Friends Jimi Williams and Joseph Anderson of Davenport strapped kayaks atop their car and drove to the city’s downtown, where they put the boats into the water and made a leisurely mile-long paddle along River Drive, which is normally busy with traffic but is now under several feet of water.

“It’s smooth sailing for sure and traffic is light,” Williams joked. “I haven’t hit a red light, and you never can say that on River Drive.”

The high river was only a minor inconvenience in most of Davenport, and even businesses near the river were starting to return to normal.

That was the case at the Front Street Pub & Eatery, where the entrance is only about 20 feet from stacked sand barriers, said owner Tim Baldwin. People had been concerned about finding parking amid all the water but now were coming to the area to see the river, he said.

Baldwin said he wasn’t worried, even though his restaurant flooded in 2019 and would again this year if the barrier failed.

“The way the city built them, we have all the confidence in the world,” Baldwin said. “We’re able to stay open and that’s a huge plus.”

Spring Flooding Iowa
Boats float tethered in the front yards of homes along South Spencer Road as the Mississippi River continues to rise forcing residents to make alternative transportation between their homes and the rising water covering their street in Pleasant Valley, Iowa, on April 27, 2023. (Nikos Frazier/Quad City Times via AP)

National Weather Service meteorologist Matt Wilson said the river’s crest at Davenport of 21.4 feet was slightly lower than the 21.6 feet predicted for the Quad-Cities area.

The lower crest was in part due to some of the floodwaters pushing back up into tributaries along the river, creating some extra storage space, Wilson said.

Some roads and parks near the river are closed.
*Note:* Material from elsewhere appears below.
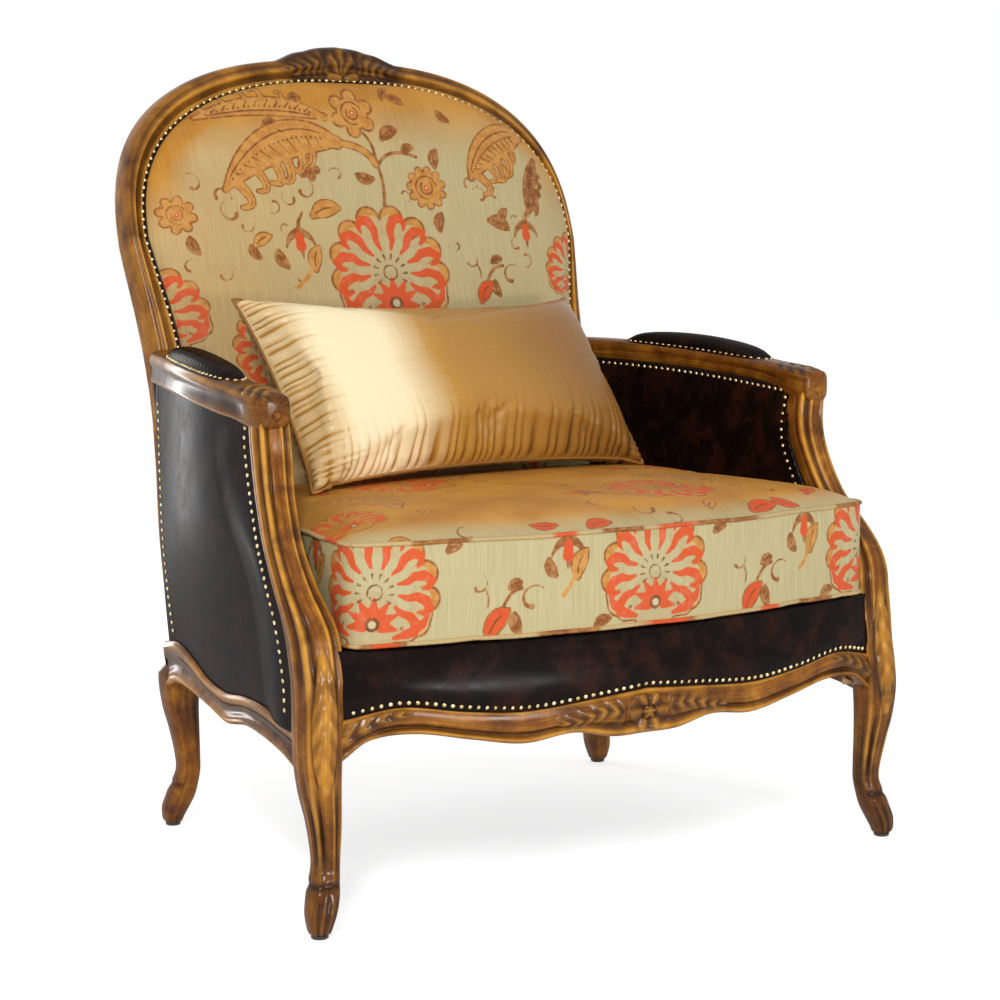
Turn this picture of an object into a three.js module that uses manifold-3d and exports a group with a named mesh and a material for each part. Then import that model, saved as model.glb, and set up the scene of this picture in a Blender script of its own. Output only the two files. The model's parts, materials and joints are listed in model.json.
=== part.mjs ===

The record at that spot is 22.7 feet. Flood stage at that part of the river is 15 feet.

Officials in towns along the river have said they are optimistic they will escape severe flooding this year, thanks to improved floodwalls and other prevention measures.

“Everybody’s plan along the river has been put to the test and everybody is passing right now,” Wilson said.

Two minor levee breaks were reported over the weekend near a wildlife refuge south of Bellevue, Iowa, and in Camanche, Iowa, that covered a couple streets with water, but Wilson said no homes were damaged, and officials were able to build a new sandbag barrier in Camanche to bring that flooding under control.

The river peaked in the Dubuque area Saturday at 23.03 feet—well below the 25.7 feet record—but officials there were grateful to have the floodwall still in place from when the city was built 50 years ago.

Without that floodwall, the city would be facing significant problems, said Deron Muehring, a civil engineer for the city of Dubuque.

“The floodwaters would be up to 6 feet deep in the Port of Dubuque and more than 7 feet deep in the south port,” Muehring told the Dubuque Telegraph-Herald.

The flooding is expected to ease as the spring surge of water from melting snow works its way further down the 2,300-mile length of the river on its way to the Gulf of Mexico. Most of the tributaries in Iowa, Illinois, and other Midwest states are running lower than usual, so they won’t exacerbate the flooding by dumping large amounts of water into the river.

The flooding woes come as Florida and Virginia residents are cleaning up from weekend tornadoes.

On Saturday, a tornado touched down in Palm Beach Gardens, Florida, with winds of 100 mph, while a tornado moved through the City of Virginia Beach on Sunday, damaging dozens of homes, downing trees and causing gas leaks.